**The exercise:** Output all of the data below exactly as given.

**Records excerpted from a collection:**
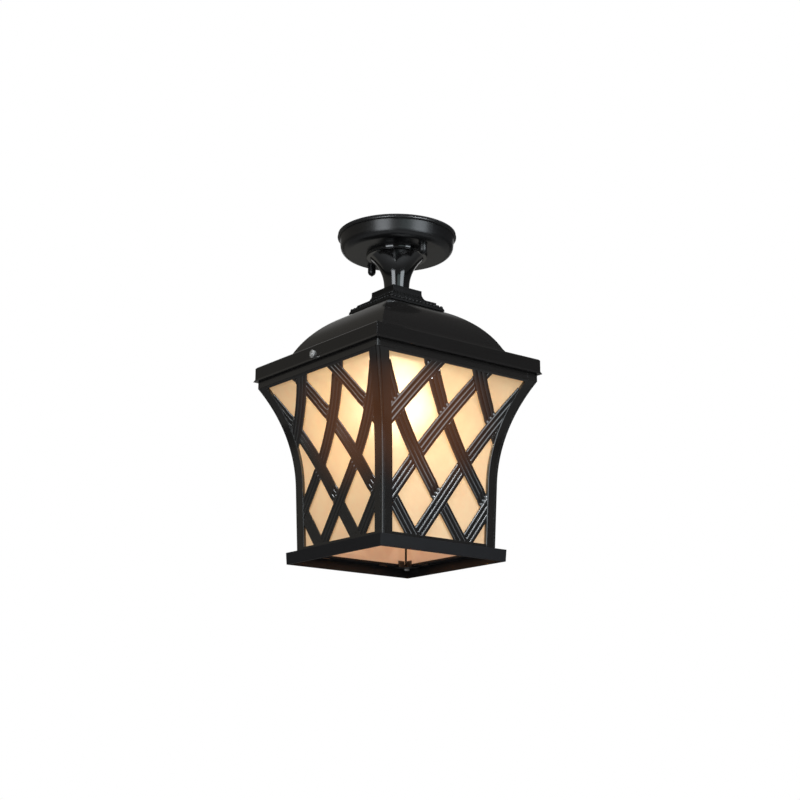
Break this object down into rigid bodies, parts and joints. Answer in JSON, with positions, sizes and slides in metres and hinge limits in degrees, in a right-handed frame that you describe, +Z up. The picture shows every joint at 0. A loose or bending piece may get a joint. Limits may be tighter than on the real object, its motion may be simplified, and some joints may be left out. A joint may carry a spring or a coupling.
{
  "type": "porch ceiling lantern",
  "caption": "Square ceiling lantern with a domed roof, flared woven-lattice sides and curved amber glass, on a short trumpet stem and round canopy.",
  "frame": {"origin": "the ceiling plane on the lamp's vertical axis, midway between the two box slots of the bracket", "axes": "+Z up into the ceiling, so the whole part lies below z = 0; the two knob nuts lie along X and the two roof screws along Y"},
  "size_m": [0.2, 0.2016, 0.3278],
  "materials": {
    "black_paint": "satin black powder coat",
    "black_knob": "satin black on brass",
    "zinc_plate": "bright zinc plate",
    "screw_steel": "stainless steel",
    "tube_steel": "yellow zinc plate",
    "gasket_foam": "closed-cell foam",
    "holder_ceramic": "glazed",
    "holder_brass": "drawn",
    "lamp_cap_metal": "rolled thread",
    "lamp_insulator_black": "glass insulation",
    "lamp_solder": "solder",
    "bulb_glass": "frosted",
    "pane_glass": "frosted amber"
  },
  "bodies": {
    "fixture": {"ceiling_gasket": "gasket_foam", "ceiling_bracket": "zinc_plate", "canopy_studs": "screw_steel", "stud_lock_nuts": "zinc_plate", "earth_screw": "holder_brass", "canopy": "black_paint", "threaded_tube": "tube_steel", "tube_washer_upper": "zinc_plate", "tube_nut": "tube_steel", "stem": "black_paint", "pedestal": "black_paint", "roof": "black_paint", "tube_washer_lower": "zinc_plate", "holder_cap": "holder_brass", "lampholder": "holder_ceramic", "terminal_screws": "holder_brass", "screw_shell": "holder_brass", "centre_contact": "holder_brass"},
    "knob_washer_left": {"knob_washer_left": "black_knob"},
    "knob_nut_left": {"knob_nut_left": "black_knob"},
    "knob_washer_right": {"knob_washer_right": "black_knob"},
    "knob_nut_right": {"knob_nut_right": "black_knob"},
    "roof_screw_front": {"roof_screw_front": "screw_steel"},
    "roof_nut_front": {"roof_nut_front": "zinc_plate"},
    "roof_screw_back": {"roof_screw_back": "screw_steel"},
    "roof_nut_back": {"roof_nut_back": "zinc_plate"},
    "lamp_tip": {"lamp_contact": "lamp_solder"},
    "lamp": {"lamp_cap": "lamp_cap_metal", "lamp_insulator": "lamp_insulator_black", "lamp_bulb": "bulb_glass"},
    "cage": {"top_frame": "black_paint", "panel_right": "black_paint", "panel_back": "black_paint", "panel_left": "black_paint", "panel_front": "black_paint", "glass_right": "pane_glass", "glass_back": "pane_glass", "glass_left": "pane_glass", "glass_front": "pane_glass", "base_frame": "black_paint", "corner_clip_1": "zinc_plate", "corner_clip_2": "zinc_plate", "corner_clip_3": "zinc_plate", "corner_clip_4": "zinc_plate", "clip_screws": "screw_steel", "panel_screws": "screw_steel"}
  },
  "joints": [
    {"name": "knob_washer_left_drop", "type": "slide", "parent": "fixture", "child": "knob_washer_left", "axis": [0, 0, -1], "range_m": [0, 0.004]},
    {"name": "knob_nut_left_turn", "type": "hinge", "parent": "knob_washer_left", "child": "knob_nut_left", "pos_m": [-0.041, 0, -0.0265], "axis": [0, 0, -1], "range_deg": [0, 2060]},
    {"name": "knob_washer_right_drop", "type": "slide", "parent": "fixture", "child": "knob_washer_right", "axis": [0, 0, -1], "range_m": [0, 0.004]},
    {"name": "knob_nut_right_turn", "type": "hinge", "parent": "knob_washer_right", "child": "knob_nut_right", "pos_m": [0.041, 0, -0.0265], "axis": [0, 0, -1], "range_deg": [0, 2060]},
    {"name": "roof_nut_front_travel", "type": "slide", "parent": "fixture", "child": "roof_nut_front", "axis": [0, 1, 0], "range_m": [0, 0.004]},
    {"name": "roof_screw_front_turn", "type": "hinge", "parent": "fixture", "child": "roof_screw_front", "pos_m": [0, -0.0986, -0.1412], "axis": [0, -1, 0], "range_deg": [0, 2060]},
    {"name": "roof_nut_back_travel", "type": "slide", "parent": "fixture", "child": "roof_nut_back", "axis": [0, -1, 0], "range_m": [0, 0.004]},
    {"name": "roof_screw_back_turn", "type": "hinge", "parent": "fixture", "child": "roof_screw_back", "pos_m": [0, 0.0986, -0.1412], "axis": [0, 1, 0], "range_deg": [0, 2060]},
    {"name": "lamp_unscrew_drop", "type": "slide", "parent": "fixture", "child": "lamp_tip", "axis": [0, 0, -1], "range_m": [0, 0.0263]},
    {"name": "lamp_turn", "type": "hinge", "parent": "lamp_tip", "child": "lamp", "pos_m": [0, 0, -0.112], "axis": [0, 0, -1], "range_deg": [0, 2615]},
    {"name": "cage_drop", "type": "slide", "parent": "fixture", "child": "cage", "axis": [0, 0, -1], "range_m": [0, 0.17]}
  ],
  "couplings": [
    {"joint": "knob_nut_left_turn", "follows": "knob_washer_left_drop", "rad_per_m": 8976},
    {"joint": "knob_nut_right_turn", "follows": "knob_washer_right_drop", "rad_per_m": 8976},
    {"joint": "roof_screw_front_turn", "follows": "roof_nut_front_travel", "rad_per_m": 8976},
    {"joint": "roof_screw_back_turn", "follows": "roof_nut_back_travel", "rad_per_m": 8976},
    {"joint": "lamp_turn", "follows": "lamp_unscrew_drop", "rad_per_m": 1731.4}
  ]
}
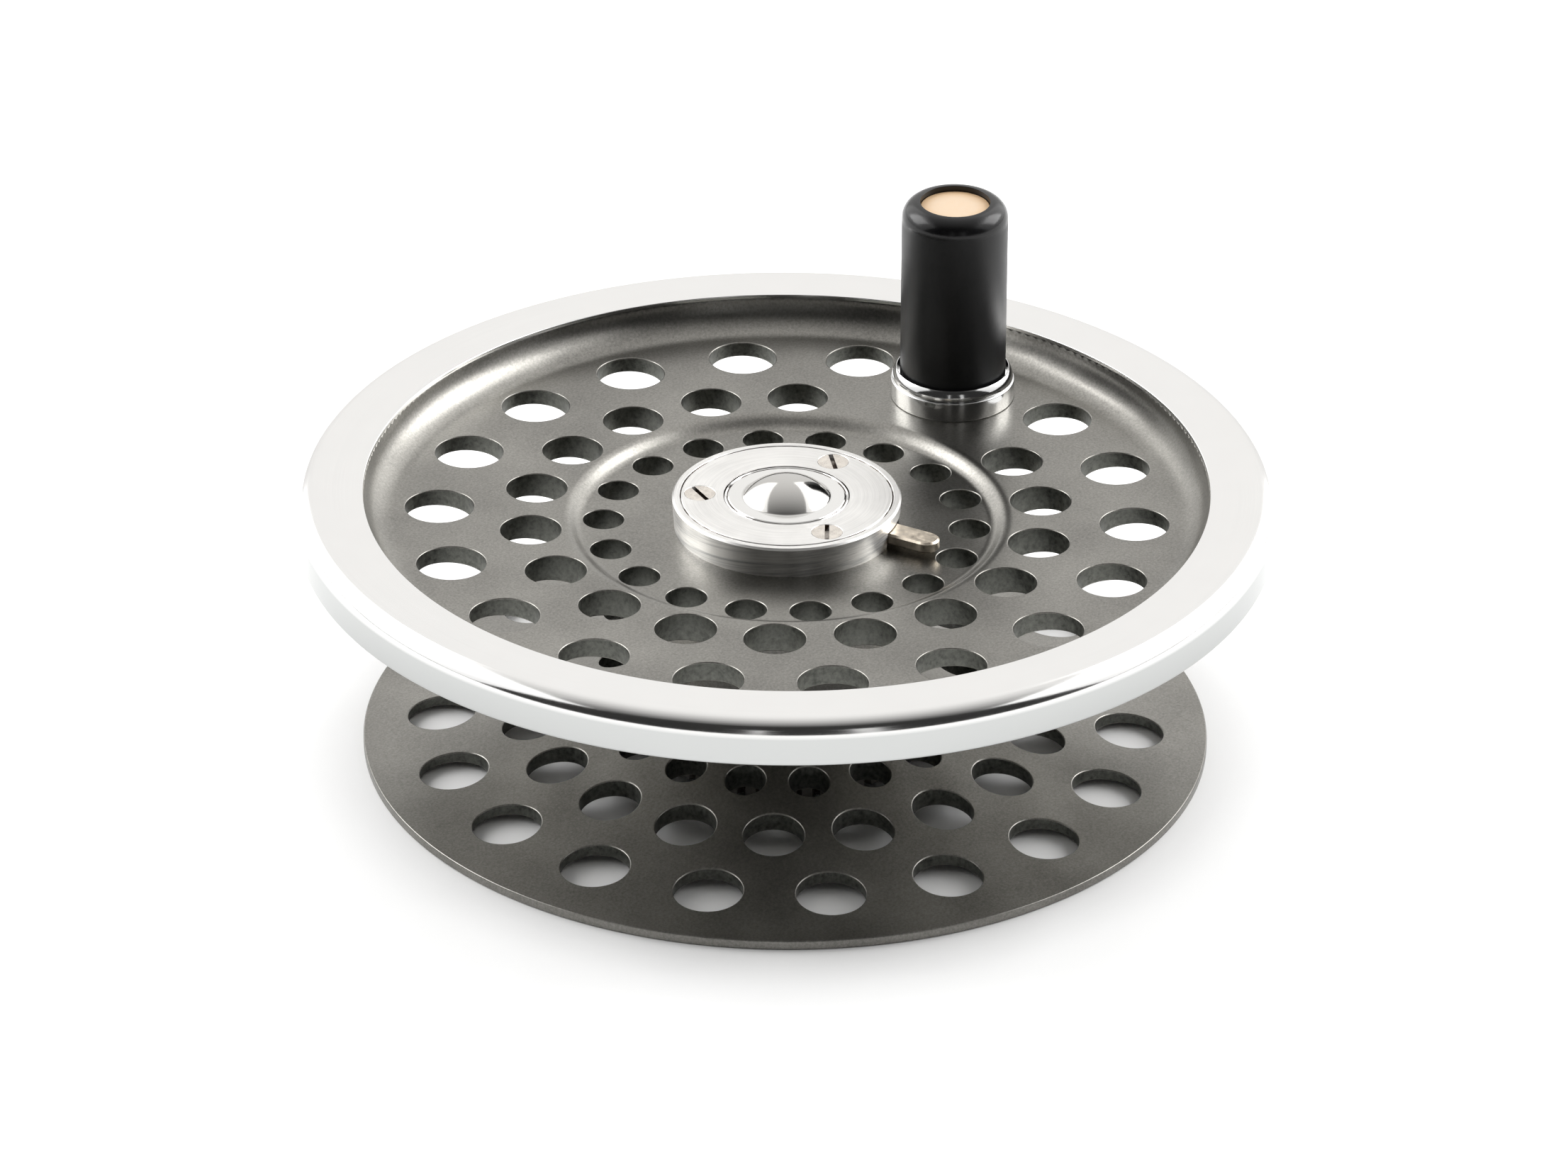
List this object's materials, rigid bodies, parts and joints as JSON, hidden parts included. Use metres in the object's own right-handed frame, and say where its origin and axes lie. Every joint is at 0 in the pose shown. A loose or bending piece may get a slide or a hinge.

**Correct result:**
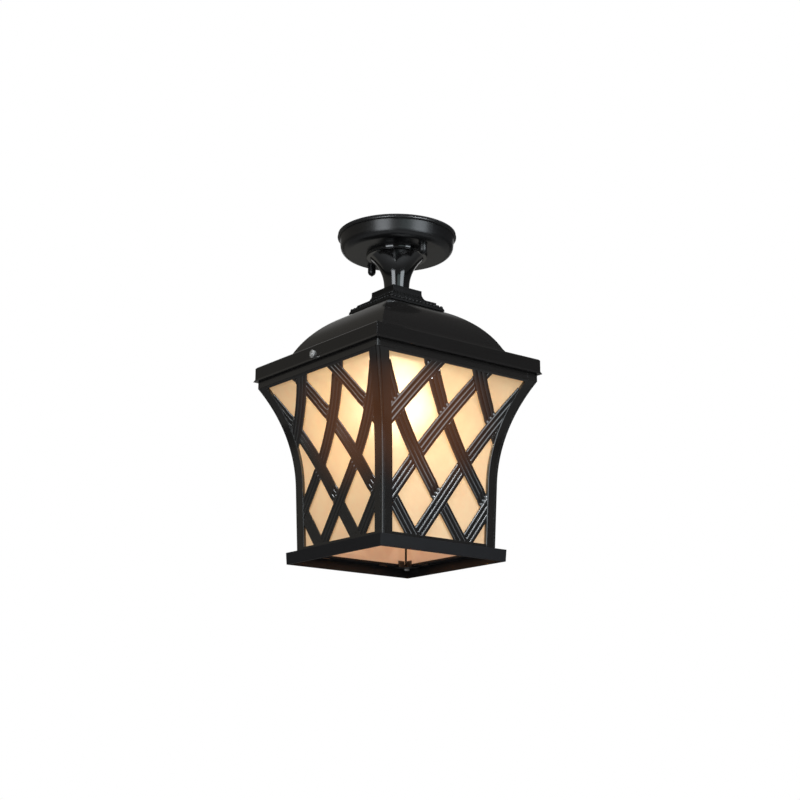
Break this object down into rigid bodies, parts and joints. Answer in JSON, with positions, sizes and slides in metres and hinge limits in degrees, in a right-handed frame that you describe, +Z up. The picture shows every joint at 0. A loose or bending piece may get a joint. Limits may be tighter than on the real object, its motion may be simplified, and some joints may be left out. A joint may carry a spring or a coupling.
{
  "type": "porch ceiling lantern",
  "caption": "Square ceiling lantern with a domed roof, flared woven-lattice sides and curved amber glass, on a short trumpet stem and round canopy.",
  "frame": {"origin": "the ceiling plane on the lamp's vertical axis, midway between the two box slots of the bracket", "axes": "+Z up into the ceiling, so the whole part lies below z = 0; the two knob nuts lie along X and the two roof screws along Y"},
  "size_m": [0.2, 0.2016, 0.3278],
  "materials": {
    "black_paint": "satin black powder coat",
    "black_knob": "satin black on brass",
    "zinc_plate": "bright zinc plate",
    "screw_steel": "stainless steel",
    "tube_steel": "yellow zinc plate",
    "gasket_foam": "closed-cell foam",
    "holder_ceramic": "glazed",
    "holder_brass": "drawn",
    "lamp_cap_metal": "rolled thread",
    "lamp_insulator_black": "glass insulation",
    "lamp_solder": "solder",
    "bulb_glass": "frosted",
    "pane_glass": "frosted amber"
  },
  "bodies": {
    "fixture": {"ceiling_gasket": "gasket_foam", "ceiling_bracket": "zinc_plate", "canopy_studs": "screw_steel", "stud_lock_nuts": "zinc_plate", "earth_screw": "holder_brass", "canopy": "black_paint", "threaded_tube": "tube_steel", "tube_washer_upper": "zinc_plate", "tube_nut": "tube_steel", "stem": "black_paint", "pedestal": "black_paint", "roof": "black_paint", "tube_washer_lower": "zinc_plate", "holder_cap": "holder_brass", "lampholder": "holder_ceramic", "terminal_screws": "holder_brass", "screw_shell": "holder_brass", "centre_contact": "holder_brass"},
    "knob_washer_left": {"knob_washer_left": "black_knob"},
    "knob_nut_left": {"knob_nut_left": "black_knob"},
    "knob_washer_right": {"knob_washer_right": "black_knob"},
    "knob_nut_right": {"knob_nut_right": "black_knob"},
    "roof_screw_front": {"roof_screw_front": "screw_steel"},
    "roof_nut_front": {"roof_nut_front": "zinc_plate"},
    "roof_screw_back": {"roof_screw_back": "screw_steel"},
    "roof_nut_back": {"roof_nut_back": "zinc_plate"},
    "lamp_tip": {"lamp_contact": "lamp_solder"},
    "lamp": {"lamp_cap": "lamp_cap_metal", "lamp_insulator": "lamp_insulator_black", "lamp_bulb": "bulb_glass"},
    "cage": {"top_frame": "black_paint", "panel_right": "black_paint", "panel_back": "black_paint", "panel_left": "black_paint", "panel_front": "black_paint", "glass_right": "pane_glass", "glass_back": "pane_glass", "glass_left": "pane_glass", "glass_front": "pane_glass", "base_frame": "black_paint", "corner_clip_1": "zinc_plate", "corner_clip_2": "zinc_plate", "corner_clip_3": "zinc_plate", "corner_clip_4": "zinc_plate", "clip_screws": "screw_steel", "panel_screws": "screw_steel"}
  },
  "joints": [
    {"name": "knob_washer_left_drop", "type": "slide", "parent": "fixture", "child": "knob_washer_left", "axis": [0, 0, -1], "range_m": [0, 0.004]},
    {"name": "knob_nut_left_turn", "type": "hinge", "parent": "knob_washer_left", "child": "knob_nut_left", "pos_m": [-0.041, 0, -0.0265], "axis": [0, 0, -1], "range_deg": [0, 2060]},
    {"name": "knob_washer_right_drop", "type": "slide", "parent": "fixture", "child": "knob_washer_right", "axis": [0, 0, -1], "range_m": [0, 0.004]},
    {"name": "knob_nut_right_turn", "type": "hinge", "parent": "knob_washer_right", "child": "knob_nut_right", "pos_m": [0.041, 0, -0.0265], "axis": [0, 0, -1], "range_deg": [0, 2060]},
    {"name": "roof_nut_front_travel", "type": "slide", "parent": "fixture", "child": "roof_nut_front", "axis": [0, 1, 0], "range_m": [0, 0.004]},
    {"name": "roof_screw_front_turn", "type": "hinge", "parent": "fixture", "child": "roof_screw_front", "pos_m": [0, -0.0986, -0.1412], "axis": [0, -1, 0], "range_deg": [0, 2060]},
    {"name": "roof_nut_back_travel", "type": "slide", "parent": "fixture", "child": "roof_nut_back", "axis": [0, -1, 0], "range_m": [0, 0.004]},
    {"name": "roof_screw_back_turn", "type": "hinge", "parent": "fixture", "child": "roof_screw_back", "pos_m": [0, 0.0986, -0.1412], "axis": [0, 1, 0], "range_deg": [0, 2060]},
    {"name": "lamp_unscrew_drop", "type": "slide", "parent": "fixture", "child": "lamp_tip", "axis": [0, 0, -1], "range_m": [0, 0.0263]},
    {"name": "lamp_turn", "type": "hinge", "parent": "lamp_tip", "child": "lamp", "pos_m": [0, 0, -0.112], "axis": [0, 0, -1], "range_deg": [0, 2615]},
    {"name": "cage_drop", "type": "slide", "parent": "fixture", "child": "cage", "axis": [0, 0, -1], "range_m": [0, 0.17]}
  ],
  "couplings": [
    {"joint": "knob_nut_left_turn", "follows": "knob_washer_left_drop", "rad_per_m": 8976},
    {"joint": "knob_nut_right_turn", "follows": "knob_washer_right_drop", "rad_per_m": 8976},
    {"joint": "roof_screw_front_turn", "follows": "roof_nut_front_travel", "rad_per_m": 8976},
    {"joint": "roof_screw_back_turn", "follows": "roof_nut_back_travel", "rad_per_m": 8976},
    {"joint": "lamp_turn", "follows": "lamp_unscrew_drop", "rad_per_m": 1731.4}
  ]
}
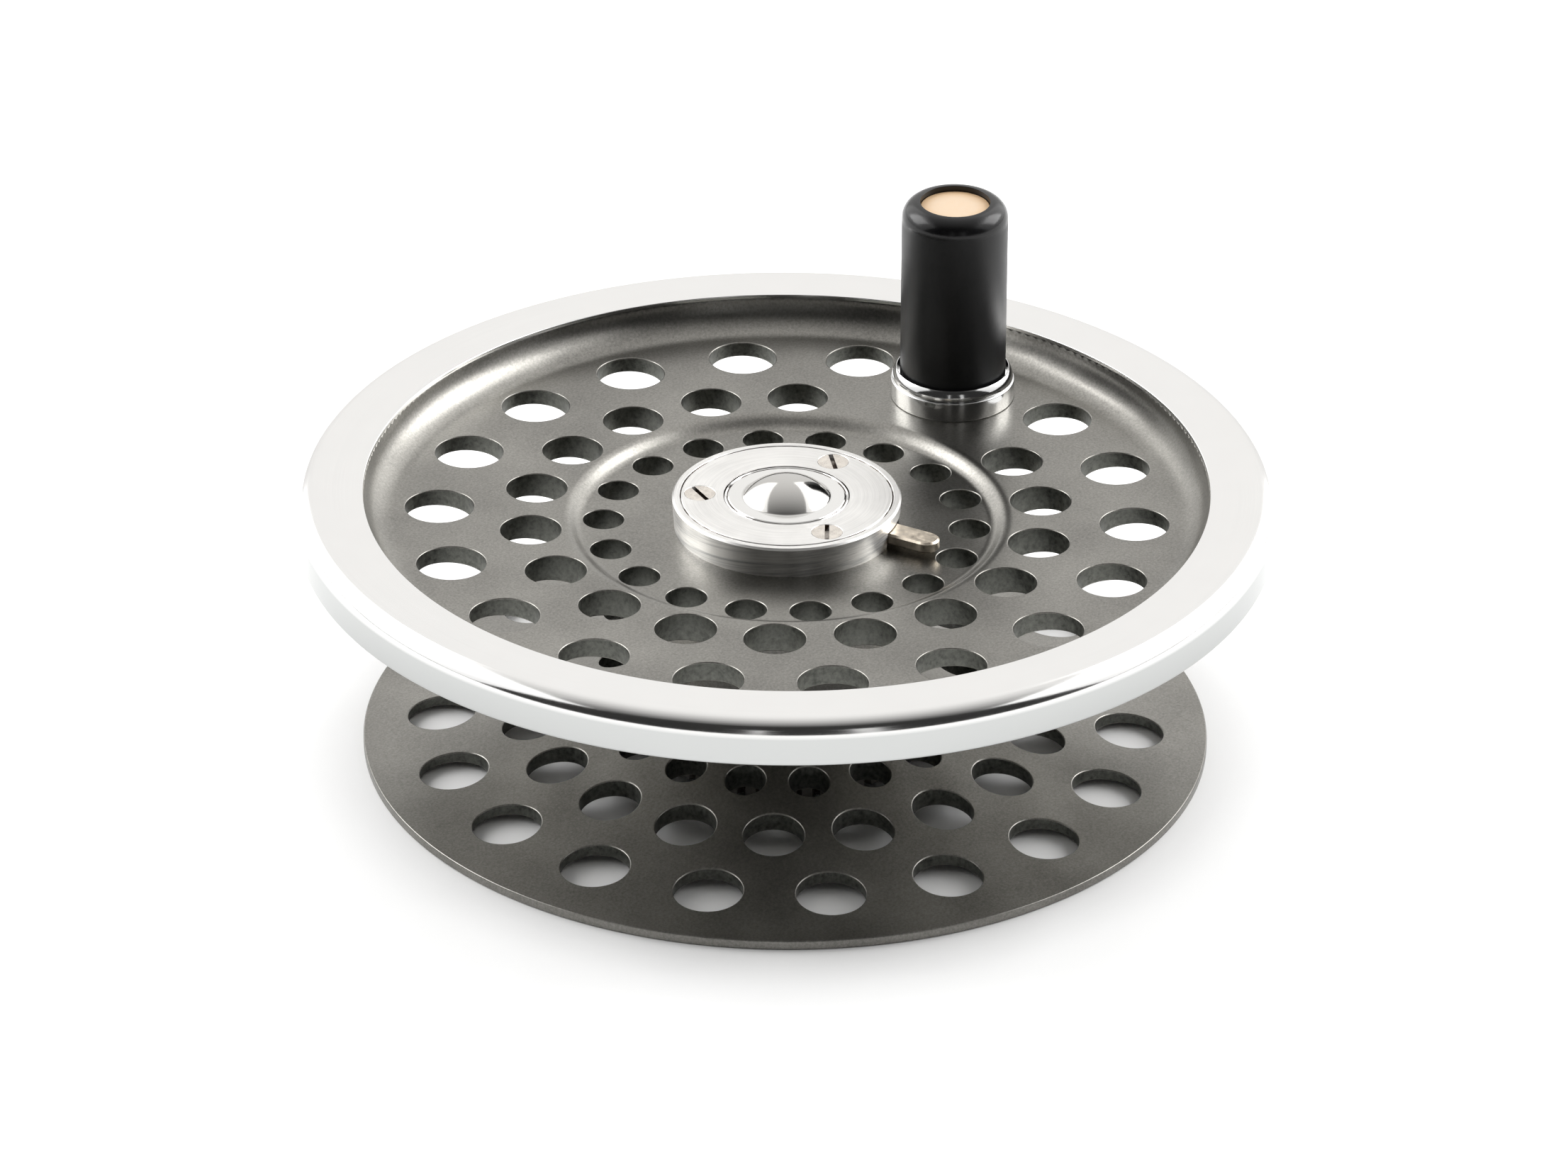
List this object's materials, rigid bodies, parts and joints as JSON, hidden parts included. Use metres in the object's own right-handed frame, and say where its origin and axes lie. Every joint is at 0 in the pose shown. A loose or bending piece may get a slide or a hinge.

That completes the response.